## Begin DATASET CONTENT

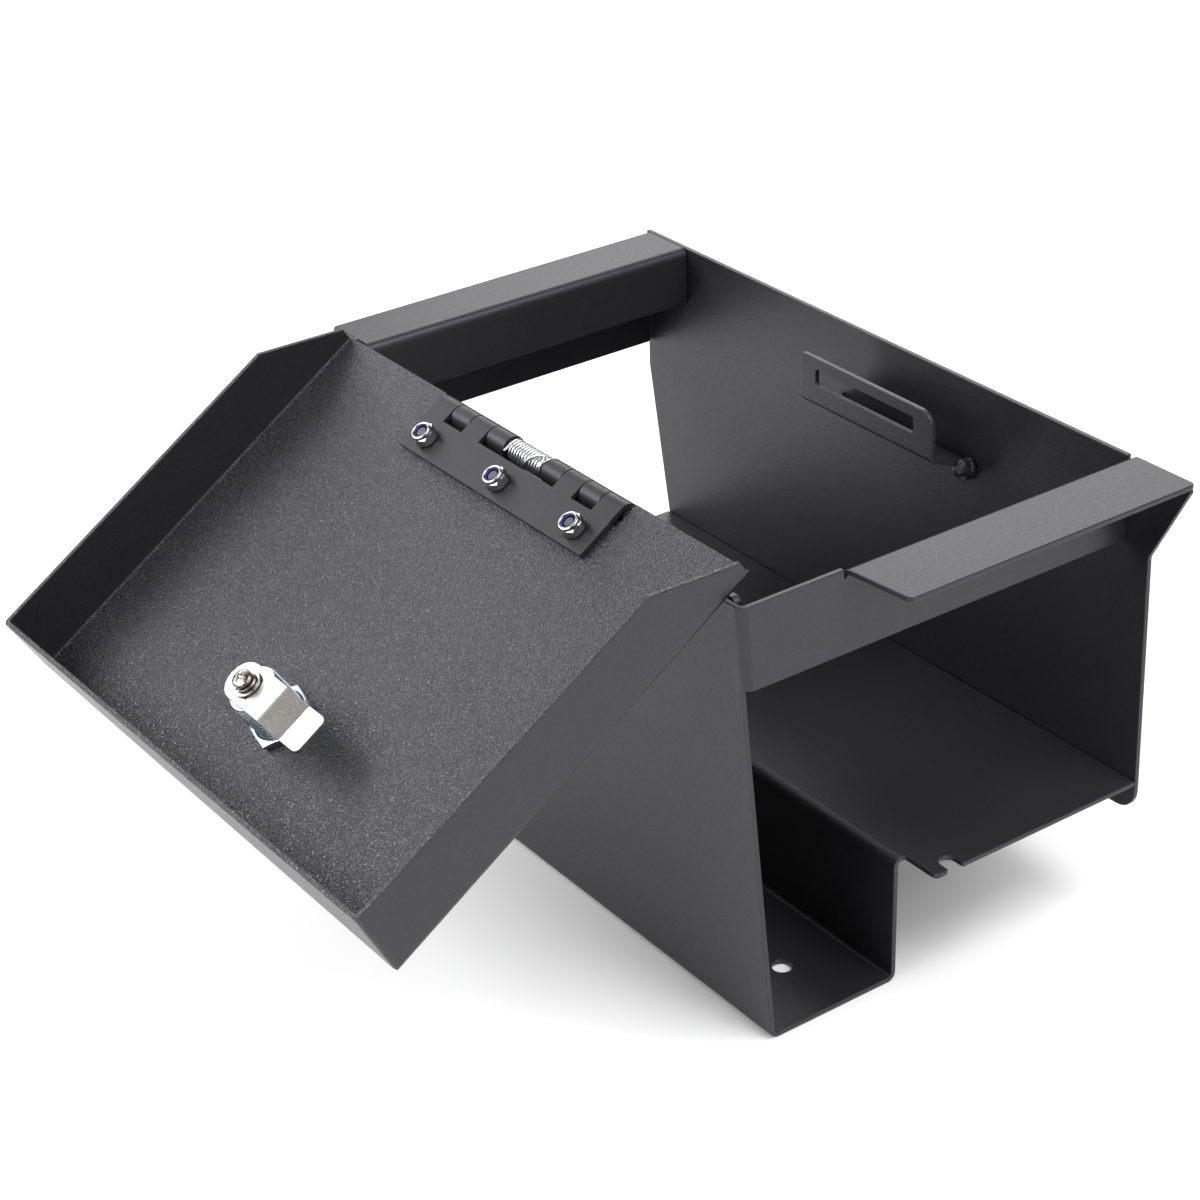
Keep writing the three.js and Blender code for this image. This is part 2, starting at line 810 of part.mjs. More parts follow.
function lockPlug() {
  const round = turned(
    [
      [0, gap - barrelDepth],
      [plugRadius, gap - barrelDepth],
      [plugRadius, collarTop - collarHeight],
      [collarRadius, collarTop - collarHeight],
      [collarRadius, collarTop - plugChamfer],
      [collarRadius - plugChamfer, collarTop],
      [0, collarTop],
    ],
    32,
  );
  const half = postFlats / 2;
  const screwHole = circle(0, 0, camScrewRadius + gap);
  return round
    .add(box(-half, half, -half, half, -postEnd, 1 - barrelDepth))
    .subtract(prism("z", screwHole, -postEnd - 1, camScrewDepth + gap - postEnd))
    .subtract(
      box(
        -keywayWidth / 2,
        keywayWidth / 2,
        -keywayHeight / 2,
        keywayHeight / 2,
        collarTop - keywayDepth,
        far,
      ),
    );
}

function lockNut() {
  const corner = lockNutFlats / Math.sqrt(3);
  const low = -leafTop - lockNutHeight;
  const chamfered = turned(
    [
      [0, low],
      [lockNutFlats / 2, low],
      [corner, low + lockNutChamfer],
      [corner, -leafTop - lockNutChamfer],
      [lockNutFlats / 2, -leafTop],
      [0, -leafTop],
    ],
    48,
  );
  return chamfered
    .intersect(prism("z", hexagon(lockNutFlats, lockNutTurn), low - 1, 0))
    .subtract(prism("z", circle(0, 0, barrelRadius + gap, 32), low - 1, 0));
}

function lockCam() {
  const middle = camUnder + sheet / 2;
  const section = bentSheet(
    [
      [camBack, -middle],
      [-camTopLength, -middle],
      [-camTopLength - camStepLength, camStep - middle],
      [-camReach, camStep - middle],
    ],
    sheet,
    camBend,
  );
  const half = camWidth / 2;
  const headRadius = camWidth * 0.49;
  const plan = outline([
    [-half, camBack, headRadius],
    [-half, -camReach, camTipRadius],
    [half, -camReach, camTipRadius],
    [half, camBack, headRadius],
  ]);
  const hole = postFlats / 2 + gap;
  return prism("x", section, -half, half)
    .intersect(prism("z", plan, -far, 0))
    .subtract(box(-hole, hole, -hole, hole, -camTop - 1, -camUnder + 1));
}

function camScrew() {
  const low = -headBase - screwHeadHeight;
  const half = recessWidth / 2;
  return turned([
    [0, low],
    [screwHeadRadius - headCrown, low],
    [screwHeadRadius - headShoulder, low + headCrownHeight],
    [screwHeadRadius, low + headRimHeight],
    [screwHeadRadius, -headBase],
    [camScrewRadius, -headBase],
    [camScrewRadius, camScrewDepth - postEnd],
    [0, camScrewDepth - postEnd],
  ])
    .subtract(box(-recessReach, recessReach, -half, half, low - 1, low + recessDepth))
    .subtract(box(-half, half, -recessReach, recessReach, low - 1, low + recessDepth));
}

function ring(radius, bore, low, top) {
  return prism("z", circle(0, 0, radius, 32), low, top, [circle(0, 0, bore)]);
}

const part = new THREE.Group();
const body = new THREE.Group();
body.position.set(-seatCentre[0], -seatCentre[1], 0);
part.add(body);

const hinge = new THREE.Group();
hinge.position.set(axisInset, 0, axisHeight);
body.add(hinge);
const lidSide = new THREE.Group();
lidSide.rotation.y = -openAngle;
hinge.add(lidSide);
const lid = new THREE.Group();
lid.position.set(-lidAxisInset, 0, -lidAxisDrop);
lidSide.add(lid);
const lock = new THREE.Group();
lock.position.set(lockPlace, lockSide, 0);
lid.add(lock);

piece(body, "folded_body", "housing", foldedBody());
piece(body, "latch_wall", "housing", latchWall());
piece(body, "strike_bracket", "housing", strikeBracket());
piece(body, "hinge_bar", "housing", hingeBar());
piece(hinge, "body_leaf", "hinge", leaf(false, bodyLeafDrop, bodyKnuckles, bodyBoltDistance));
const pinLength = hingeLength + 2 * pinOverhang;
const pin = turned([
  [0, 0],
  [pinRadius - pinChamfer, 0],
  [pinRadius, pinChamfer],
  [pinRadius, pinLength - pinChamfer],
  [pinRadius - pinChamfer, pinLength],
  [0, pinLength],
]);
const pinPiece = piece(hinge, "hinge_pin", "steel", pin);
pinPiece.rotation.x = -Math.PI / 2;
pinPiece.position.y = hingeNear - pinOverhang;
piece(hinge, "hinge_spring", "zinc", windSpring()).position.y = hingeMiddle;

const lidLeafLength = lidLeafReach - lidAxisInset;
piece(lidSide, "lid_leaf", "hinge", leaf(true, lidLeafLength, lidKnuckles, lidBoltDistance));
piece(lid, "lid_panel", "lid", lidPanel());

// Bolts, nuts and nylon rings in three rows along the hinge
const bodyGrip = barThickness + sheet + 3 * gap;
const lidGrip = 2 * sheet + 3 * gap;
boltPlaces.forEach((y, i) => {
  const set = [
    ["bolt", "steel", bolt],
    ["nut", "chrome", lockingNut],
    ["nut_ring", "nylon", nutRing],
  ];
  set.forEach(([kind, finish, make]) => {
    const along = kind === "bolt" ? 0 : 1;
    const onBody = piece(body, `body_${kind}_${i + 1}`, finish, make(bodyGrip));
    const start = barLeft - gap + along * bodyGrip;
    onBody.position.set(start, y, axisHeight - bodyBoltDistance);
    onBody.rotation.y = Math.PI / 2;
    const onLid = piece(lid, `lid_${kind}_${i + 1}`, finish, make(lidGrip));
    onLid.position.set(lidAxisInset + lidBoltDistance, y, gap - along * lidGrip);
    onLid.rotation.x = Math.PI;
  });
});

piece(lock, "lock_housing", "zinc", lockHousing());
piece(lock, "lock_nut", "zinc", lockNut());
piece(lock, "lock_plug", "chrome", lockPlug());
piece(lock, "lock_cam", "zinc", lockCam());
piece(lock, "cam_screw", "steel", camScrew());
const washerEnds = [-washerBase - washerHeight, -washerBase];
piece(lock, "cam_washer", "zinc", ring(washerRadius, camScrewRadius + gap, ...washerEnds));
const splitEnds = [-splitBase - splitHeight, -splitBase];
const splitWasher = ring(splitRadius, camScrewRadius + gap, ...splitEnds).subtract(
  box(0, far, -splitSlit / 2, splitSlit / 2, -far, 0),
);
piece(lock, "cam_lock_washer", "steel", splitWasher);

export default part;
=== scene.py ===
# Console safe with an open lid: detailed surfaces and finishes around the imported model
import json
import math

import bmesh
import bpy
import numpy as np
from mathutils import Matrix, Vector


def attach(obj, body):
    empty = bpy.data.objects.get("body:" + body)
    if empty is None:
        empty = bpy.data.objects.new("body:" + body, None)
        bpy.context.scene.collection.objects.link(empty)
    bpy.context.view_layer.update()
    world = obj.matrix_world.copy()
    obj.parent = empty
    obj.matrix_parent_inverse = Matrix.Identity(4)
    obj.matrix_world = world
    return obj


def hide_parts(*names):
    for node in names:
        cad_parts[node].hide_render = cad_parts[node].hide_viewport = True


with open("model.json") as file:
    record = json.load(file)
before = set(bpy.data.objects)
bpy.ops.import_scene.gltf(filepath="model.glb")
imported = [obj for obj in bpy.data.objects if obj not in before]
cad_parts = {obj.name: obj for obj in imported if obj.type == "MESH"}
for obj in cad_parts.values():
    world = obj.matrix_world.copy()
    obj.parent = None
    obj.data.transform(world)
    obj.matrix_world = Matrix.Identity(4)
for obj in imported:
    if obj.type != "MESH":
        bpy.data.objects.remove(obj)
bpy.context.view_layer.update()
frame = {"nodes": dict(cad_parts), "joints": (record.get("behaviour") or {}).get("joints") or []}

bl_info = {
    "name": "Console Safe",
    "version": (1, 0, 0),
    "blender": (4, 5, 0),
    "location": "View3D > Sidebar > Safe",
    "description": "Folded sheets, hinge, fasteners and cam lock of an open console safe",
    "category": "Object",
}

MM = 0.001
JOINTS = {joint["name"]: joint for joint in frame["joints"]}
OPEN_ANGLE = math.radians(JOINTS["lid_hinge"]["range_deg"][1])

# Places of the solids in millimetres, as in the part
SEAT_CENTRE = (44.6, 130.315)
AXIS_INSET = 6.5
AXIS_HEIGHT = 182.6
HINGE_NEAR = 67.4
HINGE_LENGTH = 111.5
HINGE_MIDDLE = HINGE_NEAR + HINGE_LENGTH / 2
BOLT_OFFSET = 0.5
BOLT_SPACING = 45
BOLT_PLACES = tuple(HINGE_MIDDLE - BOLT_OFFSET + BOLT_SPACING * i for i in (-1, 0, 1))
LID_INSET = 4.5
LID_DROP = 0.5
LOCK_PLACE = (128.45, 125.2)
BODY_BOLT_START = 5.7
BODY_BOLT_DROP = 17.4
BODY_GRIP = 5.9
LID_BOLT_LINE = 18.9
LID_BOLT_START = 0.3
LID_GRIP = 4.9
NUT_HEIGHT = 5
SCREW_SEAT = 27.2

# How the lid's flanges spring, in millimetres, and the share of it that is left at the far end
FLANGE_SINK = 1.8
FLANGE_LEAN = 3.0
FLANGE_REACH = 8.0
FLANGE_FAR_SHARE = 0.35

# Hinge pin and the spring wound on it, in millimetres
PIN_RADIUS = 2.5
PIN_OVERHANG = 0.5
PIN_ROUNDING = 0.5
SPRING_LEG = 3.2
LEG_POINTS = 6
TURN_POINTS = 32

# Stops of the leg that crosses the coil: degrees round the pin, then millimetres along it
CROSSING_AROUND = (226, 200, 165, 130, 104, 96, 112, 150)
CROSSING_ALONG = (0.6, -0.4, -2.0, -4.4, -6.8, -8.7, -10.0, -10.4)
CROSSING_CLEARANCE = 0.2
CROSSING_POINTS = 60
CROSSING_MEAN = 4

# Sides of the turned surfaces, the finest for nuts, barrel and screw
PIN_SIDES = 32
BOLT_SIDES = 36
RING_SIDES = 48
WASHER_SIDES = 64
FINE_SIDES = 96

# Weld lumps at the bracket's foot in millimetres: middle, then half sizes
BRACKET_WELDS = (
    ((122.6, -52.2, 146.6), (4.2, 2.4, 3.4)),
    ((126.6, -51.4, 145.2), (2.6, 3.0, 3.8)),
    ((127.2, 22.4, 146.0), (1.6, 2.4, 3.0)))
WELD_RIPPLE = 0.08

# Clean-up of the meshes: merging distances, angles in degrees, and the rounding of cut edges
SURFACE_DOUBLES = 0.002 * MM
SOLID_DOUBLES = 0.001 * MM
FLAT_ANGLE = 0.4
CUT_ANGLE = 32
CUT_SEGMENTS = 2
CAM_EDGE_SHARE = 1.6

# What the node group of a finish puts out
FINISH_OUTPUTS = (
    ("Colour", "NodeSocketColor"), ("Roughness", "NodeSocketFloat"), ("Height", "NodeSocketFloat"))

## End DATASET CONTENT

PROBLEM DETAILS:
Go through the listing above and list every line that has the word "names".

SOLUTION TO THE PROBLEM:
def hide_parts(*names):
    for node in names:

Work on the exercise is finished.